A while ago, I began to write about what I referred to as theology of nursing. Basically, I described the theology of nursing as the discussion or study of God in relation to nursing. A natural question is: “What should be included in a theology of nursing?” So this week I’ll describe what I think is appropriate to the content of a theology of nursing.
The foundation of a theology of nursing is the same as that of any theology. There is ultimate reality or God, the originator of all that is. There is also the order of being contingent on ultimate reality. Within this order of being are humanity and the notion of ultimate good, among myriad other things. As I’ve mentioned before, “ultimate reality and the ultimate good of humanity are woven together in the fabric of the universe.” They’re inextricably linked by the content of theology.
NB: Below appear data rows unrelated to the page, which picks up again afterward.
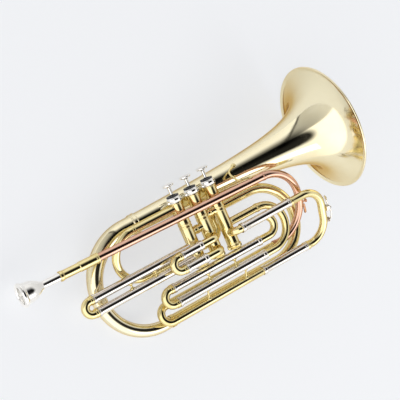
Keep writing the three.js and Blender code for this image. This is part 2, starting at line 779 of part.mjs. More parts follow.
// The lever follows the bend of the bow to its thumb end, with the cork cup at its other end.
function waterKeyLever() {
  const thickness = keyArmThickness;
  const cupTop = nippleHeight + corkHeight + 3 * seatGap;
  const armAt = keyPinOut - thickness / 2;
  const [bendAt, thumbAt] = [keyPinDown - keyThumbLength / 2, keyPinDown - keyThumbLength];
  const arm = new THREE.Shape();
  arm.moveTo(keyCupDown, cupTop);
  arm.lineTo(keyPinDown, armAt);
  arm.quadraticCurveTo(bendAt, armAt, thumbAt, armAt - keyThumbDrop);
  arm.lineTo(thumbAt, armAt - keyThumbDrop + thickness);
  arm.quadraticCurveTo(bendAt, armAt + thickness, keyPinDown, armAt + thickness);
  arm.lineTo(keyCupDown, cupTop + thickness);
  const barrel = keyRod(2 * keyPinRadius + seatGap, keyArmWidth, keyPinDown, keyPinOut);
  const cup = turned([
    [0, cupTop], [corkRadius + seatGap, cupTop], [corkRadius + seatGap, cupTop - corkHeight / 2],
    [keyCupRadius, cupTop - corkHeight / 2], [keyCupRadius, cupTop + thickness / 2],
    [keyCupRadius - thickness / 2, cupTop + thickness], [0, cupTop + thickness],
  ]);
  laidAlong(cup, xAxis, keyPlace(keyCupDown, 0));
  const pinRoom = keyRod(keyPinRadius + seatGap, saddleWidth, keyPinDown, keyPinOut);
  const solid = cutFrom(joinTo(keyPlate(arm, keyArmWidth), barrel, cup), pinRoom);
  addPiece('water_key_lever', solid, 'nickelSilver');
}

function waterKeyCork() {
  const low = nippleHeight + 2 * seatGap;
  const cork = turned([[0, low], [corkRadius, low], [corkRadius, low + corkHeight], [0, low + corkHeight]]);
  addPiece('water_key_cork', laidAlong(cork, xAxis, keyPlace(keyCupDown, 0)), 'cork');
  const nipple = turned([
    [0, seatGap], [nippleRadius + edgeStep, seatGap], [nippleRadius, 2 * edgeStep],
    [nippleRadius, nippleHeight + seatGap], [0, nippleHeight + seatGap],
  ], tubeSides);
  addPiece('water_key_nipple', laidAlong(nipple, xAxis, keyPlace(keyCupDown, 0)), 'nickelSilver');
}

// A torsion spring coiled about the pin beside the lever's barrel.
function waterKeySpring() {
  const from = keyArmWidth / 2 + seatGap + keyWireRadius;
  const to = saddleWidth / 2 - earThickness - seatGap - keyWireRadius;
  const steps = keySpringTurns * springTurnSteps;
  const points = [];
  for (let i = 0; i <= steps; i += 1) {
    const angle = (2 * Math.PI * i) / springTurnSteps;
    const across = from + ((to - from) * i) / steps;
    points.push(keyPlace(keyPinDown + keySpringRadius * Math.cos(angle),
      keyPinOut + keySpringRadius * Math.sin(angle), across));
  }
  const leastGap = (to - from) / keySpringTurns - 2 * keyWireRadius;
  console.log(`water key spring: least gap between turns ${leastGap.toFixed(2)} mm`);
  addPiece('water_key_spring', wire(points, keyWireRadius, springSides), 'steel');
}

// Valves

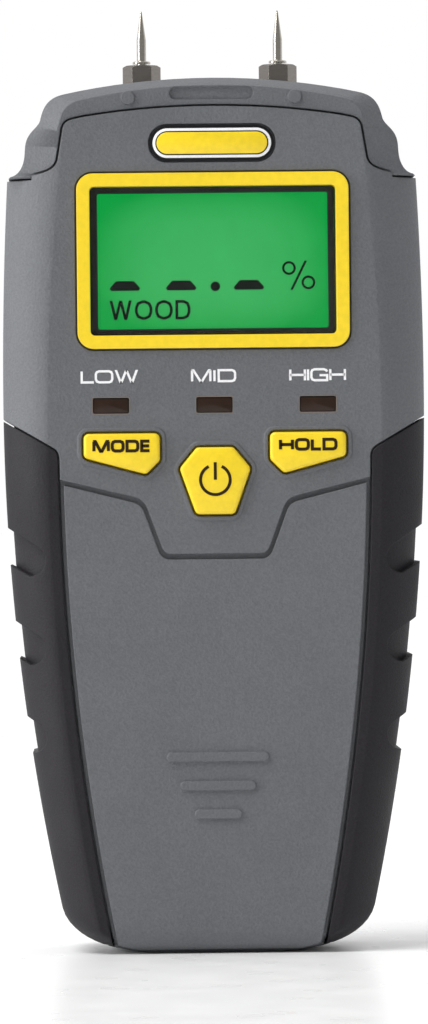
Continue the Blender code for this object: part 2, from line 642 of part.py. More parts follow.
def battery(jacket, black, red):
    low = Vector(BATTERY_LOW)
    high = low + Vector(BATTERY_SIZE)
    middle_y = (low.y + high.y) / 2
    cell = box("battery", (low.x, high.x), (low.y, high.y), (low.z, high.z), jacket, 0.0012)
    for side, radius, sides in ((-1, 0.0029, 16), (1, 0.0037, 6)):
        post = rod(f"post_{side}", radius, (side * POST_X, middle_y, high.z - 0.001),
                   (side * POST_X, middle_y, high.z + 0.0026), sides=sides)
        combine(cell, post, "UNION")
    snap = box("battery_snap", (-0.0125, 0.0125), (middle_y - 0.0060, middle_y + 0.0060),
               (high.z + GAP, high.z + SNAP_TOP), black, 0.0008)
    for side in (-1, 1):
        cup = rod(f"snap_cup_{side}", 0.0041, (side * POST_X, middle_y, high.z - 0.001),
                  (side * POST_X, middle_y, high.z + 0.0030), sides=20)
        combine(snap, cup, "DIFFERENCE")
    top = high.z + SNAP_TOP + GAP
    for name, side, colour in (("red_lead", -1, red), ("black_lead", 1, black)):
        x = side * 0.0030
        run = smooth_run([(x, middle_y, top), (x, middle_y, 0.0680), (x, 0.0030, 0.0700),
                          (x, 0.0030, 0.0780), (x, BOARD_Y[1] + GAP, 0.0780)], 14)
        tube(name, 0.0006, run, colour)


def pins(steel, brass, sheath):
    for side, name in ((-1, "left"), (1, "right")):
        x = side * PIN_X
        profile = [(0, PIN_TIP_Z), (0.00012, PIN_TIP_Z - 0.0002), (PIN_RADIUS, PIN_CONE_Z),
                   (PIN_RADIUS, NUT_TOP_Z + FLANGE_RISE), (FLANGE_RADIUS, NUT_TOP_Z + FLANGE_RISE),
                   (FLANGE_RADIUS, NUT_TOP_Z + GAP), (PIN_RADIUS, NUT_TOP_Z + GAP),
                   (PIN_RADIUS, PIN_BOTTOM_Z), (0, PIN_BOTTOM_Z)]
        turned(f"{name}_pin", profile, (x, 0), steel)
        nut = rod(f"{name}_pin_nut", NUT_CORNER_RADIUS, (x, 0, NUT_BOTTOM_Z), (x, 0, NUT_TOP_Z),
                  steel, sides=6)
        combine(nut, rod(f"{name}_nut_bore", PIN_RADIUS + GAP, (x, 0, 0.14), (x, 0, 0.15)), "DIFFERENCE")
        socket = rod(f"{name}_pin_socket", SOCKET_RADIUS, (x, 0, 0.1350), (x, 0, NUT_BOTTOM_Z - GAP),
                     brass, sides=20)
        combine(socket, rod(f"{name}_socket_bore", PIN_RADIUS + GAP, (x, 0, 0.139), (x, 0, 0.15)),
                "DIFFERENCE")
        run = smooth_run([(x, 0, 0.1347), (x, 0, 0.131), (x, -0.0042, 0.133), (x, -0.0037, 0.128),
                          (x, -0.0037, BOARD_Z[1] + GAP)], 12)
        tube(f"{name}_pin_lead", 0.0005, run, sheath)


def screws(steel):
    for index, (x, z) in enumerate(CASE_SCREWS):
        made = rod(f"case_screw_{index + 1}", SCREW_HEAD_RADIUS, (x, SCREW_HEAD_Y[0], z),
                   (x, SCREW_HEAD_Y[1], z), steel)
        combine(made, rod(f"case_shank_{index}", 0.0011, (x, -0.0080, z), (x, 0.0060, z)), "UNION")
        slot = box(f"case_slot_{index}", (x - 0.0015, x + 0.0015), (0.0063, 0.0075), (z - 0.0003, z + 0.0003))
        combine(made, slot, "DIFFERENCE")
    for index, (x, z) in enumerate(BOARD_SCREWS):
        made = rod(f"board_screw_{index + 1}", 0.0019, (x, BOARD_Y[1] + GAP, z), (x, -0.0012, z), steel)
        combine(made, rod(f"board_shank_{index}", 0.0009, (x, -0.0090, z), (x, -0.0020, z)), "UNION")


def main():
    global meter
    clear_scene()
    meter = bpy.data.objects.new("moisture_meter", None)
    bpy.context.scene.collection.objects.link(meter)
    grey = material("moulded_grey_abs", (0.135, 0.141, 0.152), 0.5)
    rubber = material("black_rubber", (0.022, 0.020, 0.021), 0.75)
    yellow = material("yellow_plastic", (0.97, 0.74, 0.03), 0.35)
    steel = material("nickel_plated_steel", (0.62, 0.60, 0.57), 0.25, 1.0)
    brass = material("brass", (0.78, 0.57, 0.25), 0.3, 1.0)
    dark = material("black_plastic", (0.02, 0.02, 0.02), 0.45)
    glass = material("lit_green_panel", (0.03, 0.40, 0.12), 0.2)
    white = material("white_plastic", (0.8, 0.8, 0.8), 0.5)
    clear = material("clear_plastic", (0.8, 0.85, 0.85), 0.05)
    smoked = material("smoked_plastic", (0.045, 0.022, 0.014), 0.15)
    foam = material("grey_foam", (0.1, 0.1, 0.1), 0.9)
    board_green = material("board_green", (0.02, 0.16, 0.06), 0.4)
    red = material("red_sheath", (0.5, 0.02, 0.02), 0.5)
    jacket = material("battery_jacket", (0.25, 0.26, 0.28), 0.35, 0.6)
    front_shell(grey)
    rear_shell(grey)
    pin_head(grey)
    grips(rubber)
    battery_door(grey, foam)
    display(yellow, clear, dark, glass, white, rubber)
    lamps(smoked, white)
    button("mode", side_button_outline(-1), (-0.0154, 0.0838), yellow, dark)
    button("power", power_outline(), (0, 0.0783), yellow, dark)
    button("hold", side_button_outline(1), (0.0154, 0.0838), yellow, dark)
    board(board_green, dark)
    battery(jacket, dark, red)
    pins(steel, brass, red)
    screws(steel)
    badge = rounded_rectangle(BADGE_SIZE, (0, BADGE_Z), 0.00289, 6)
    prism("badge_plate", badge, -0.0142, -0.0133, yellow)
    label = rounded_rectangle(LABEL_SIZE, (0, LABEL_Z), LABEL_RADIUS)
    prism("rear_label", label, 0.0147, REAR_Y, dark)


main()
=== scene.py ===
"""Looks of a pin-type moisture meter: its moulded casing, rubber grips, lit display, keys and pins."""

import math

import bmesh
import bpy
from mathutils import Matrix, Vector


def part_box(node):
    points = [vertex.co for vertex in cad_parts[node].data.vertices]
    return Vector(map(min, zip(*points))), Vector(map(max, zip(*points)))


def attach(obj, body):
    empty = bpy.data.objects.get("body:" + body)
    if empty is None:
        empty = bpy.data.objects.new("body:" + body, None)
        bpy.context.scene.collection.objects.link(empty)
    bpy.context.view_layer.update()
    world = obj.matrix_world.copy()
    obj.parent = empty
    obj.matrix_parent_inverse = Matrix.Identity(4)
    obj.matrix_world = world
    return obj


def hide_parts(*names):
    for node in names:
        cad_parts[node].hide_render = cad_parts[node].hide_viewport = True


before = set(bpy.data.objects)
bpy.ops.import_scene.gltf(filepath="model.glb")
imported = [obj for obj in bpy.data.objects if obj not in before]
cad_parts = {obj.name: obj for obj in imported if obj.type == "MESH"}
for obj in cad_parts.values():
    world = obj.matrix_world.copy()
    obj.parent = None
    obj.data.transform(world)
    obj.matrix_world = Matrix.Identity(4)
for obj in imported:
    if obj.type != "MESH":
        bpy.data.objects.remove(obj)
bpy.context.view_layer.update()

bl_info = {
    "name": "Moisture meter looks",
    "version": (1, 0, 0),
    "blender": (4, 5, 0),
    "location": "3D View > Sidebar > Meter",
    "description": "Builds the visible pieces and materials of a moisture meter on its packed frame",
    "category": "Object",
}

# Sizes in metres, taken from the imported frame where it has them.
SHELL_LOW, SHELL_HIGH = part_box("front_shell")
REAR_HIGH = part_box("rear_shell")[1]
DOOR_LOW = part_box("battery_door")[0]
HEAD_LOW, HEAD_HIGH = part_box("pin_head")
BEZEL_LOW, BEZEL_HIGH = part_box("display_bezel")
BADGE_LOW, BADGE_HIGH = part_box("badge_plate")
GRIP_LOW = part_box("right_grip")[0]
PIN_LOW, PIN_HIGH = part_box("right_pin")
NUT_LOW, NUT_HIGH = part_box("right_pin_nut")

HALF_WIDTH = SHELL_HIGH[0]
FRONT_Y = SHELL_LOW[1]
REAR_Y = REAR_HIGH[1]
SHOULDER_Z = REAR_HIGH[2]
WIDEST_Z = 0.092
TAPER_BELOW = 1.26
TAPER_ABOVE = 0.77
CORNER_Z = 0.0075
CORNER_X = 0.012
BASE_ROUND = 0.004
SIDE_BEVEL_DEPTH = 0.0065
REAR_BEVEL = 0.0055
RIDGE_X = 0.0275
WALL = 0.002
GAP = 0.0003
GRIP_THICKNESS = 0.0014
THROUGH = 0.02
DECK_REAR_Y = -0.0098
CONTROL_REAR_Y = -0.011
SEAT_Y = -0.013
CAVITY_INSET = 0.0043
GRIP_INNER_X = 0.026
GRIP_CURVE = 1.19
GRIP_CURVE_Z = 0.085
DOOR_RAIL = 0.0009
DISPLAY_Z = (BEZEL_LOW[2] + BEZEL_HIGH[2]) / 2
BADGE_Z = (BADGE_LOW[2] + BADGE_HIGH[2]) / 2
LAMP_X = 0.0171
LAMP_Z = 0.0907
LAMP_SIZE = (0.0060, 0.0026)
# Size of the painted highlight line round each lamp window, which stands for light caught on the rim of its
# opening.
LAMP_HIGHLIGHT_SIZE = (0.0062, 0.0028)
KEY_GAP = 0.00035
KEY_LIP = 0.0010
KEY_LIP_PROUD = 0.00022
KEY_INSET = 0.00006
KEY_FLANGE = 0.0009
KEY_FOOT_Y = -0.0115
DOOR_DROP = 0.0003
RIBS = ((0.0169, 0.0325), (0.0125, 0.02775), (0.0078, 0.02305))
RIB_HEIGHT = 0.00155
NOTCH_HEIGHTS = (0.0673, 0.0526, 0.0379)
NOTCH_DEPTH = 0.0009
LETTER_HEIGHT = 0.0022
LEGEND_HEIGHT = 0.0021
LEGEND_INK = 0.00005
SEGMENT_INK = 0.00006
SIDES = ((-1, "left"), (1, "right"))
HEAD_FACE_X = 0.0255
SHARP = math.radians(35)
PIN_X = (PIN_LOW[0] + PIN_HIGH[0]) / 2
LABEL_Z = 0.1


# Colours and materials

def linear(hex_colour):
    """An sRGB hex colour as linear red, green and blue."""
    parts = [int(hex_colour[index:index + 2], 16) / 255 for index in (1, 3, 5)]
    return tuple(part / 12.92 if part <= 0.04045 else ((part + 0.055) / 1.055) ** 2.4
                 for part in parts)


def add(material, kind, values=None, links=None, **settings):
    """Adds one node, with its settings, its sockets' values and the links into it."""
    tree = material.node_tree
    node = tree.nodes.new(kind)
    for name, value in settings.items():
        setattr(node, name, value)
    for socket, value in (values or {}).items():
        node.inputs[socket].default_value = value
    for socket, source in (links or {}).items():
        tree.links.new(source, node.inputs[socket])
    return node


def shader_of(name, values):
    """A new material and its Principled shader with constant values set on the shader's own sockets."""
    material = bpy.data.materials.new(name)
    material.use_nodes = True
    shader = material.node_tree.nodes["Principled BSDF"]
    for socket, value in values.items():
        shader.inputs[socket].default_value = value
    return material, shader


def spread(material, noise, low, high):
    """Stretches the middle of a noise over the values from low to high."""
    ranged = add(material, "ShaderNodeMapRange",
                 {"From Min": 0.3, "From Max": 0.7, "To Min": low, "To Max": high},
                 {"Value": noise.outputs["Fac"]})
    return ranged.outputs["Result"]


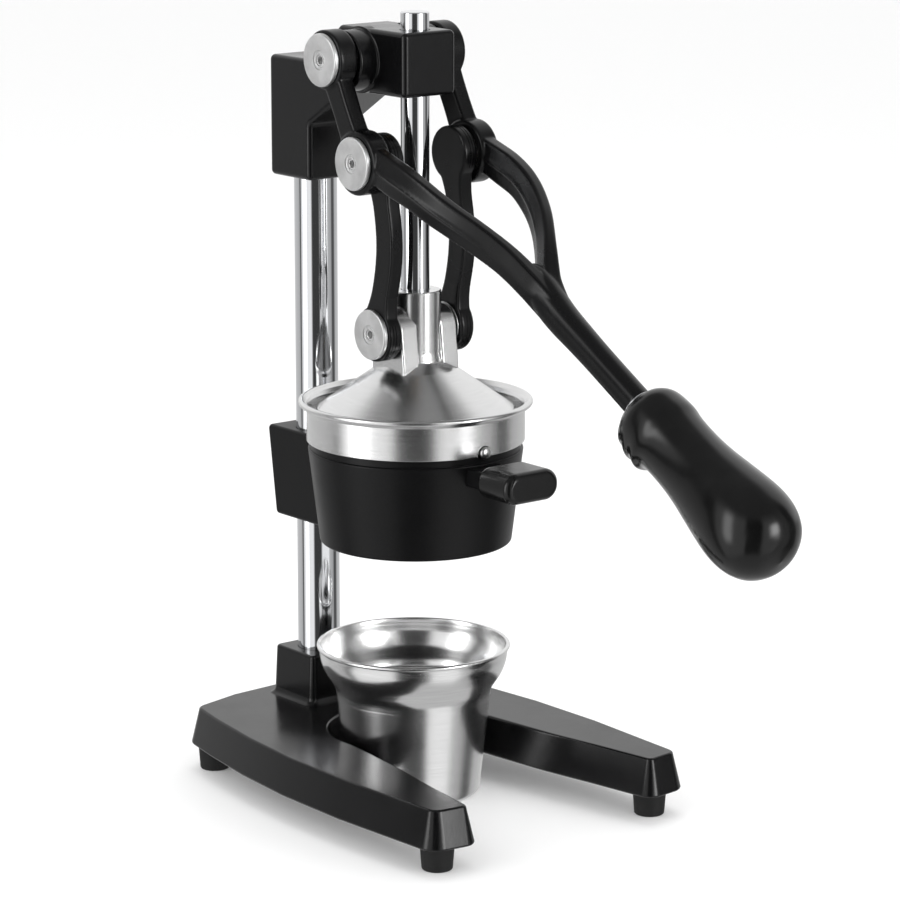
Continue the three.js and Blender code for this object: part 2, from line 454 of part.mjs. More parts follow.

I’m fully aware that there are many perspectives on the nature and content of theology. My perspective is that of a follower of Jesus Christ, living in the American Midwest during the early twenty-first century. While I admit freely that my understanding is colored by these and many other aspects of my personal background, I know the same is true for everyone else. I take it as an axiom that ultimate reality is the fundamental element of context for all that is.
Within Christian theology at least, there are many possible organizations of knowledge, including systematic theology, historical theology, and biblical theology, to name only a few. I suppose you could include theology of nursing if such a list were to be compiled, but at this point I’m inclined to separate it from those other three, for reasons I’m sure to discuss eventually. On Morning Vitals, I hope to explore the theology of nursing according to each of these and others in turn. Granted, like anyone else in the world, I’m partial to a certain comfort zone of ideas and their organization. However, my goals are to pursue wisdom, and I’m willing to look for it anywhere its trail may lead.
I don’t think it’s a mere escape clause to say that the scope of a theology of nursing includes “God and everything else.” I’m ready to dive in and prepared to find meaningful connections between ideas that may not seem related at first glance. I pray others will join me and enjoy fruitful and life-changing interactions on these topics.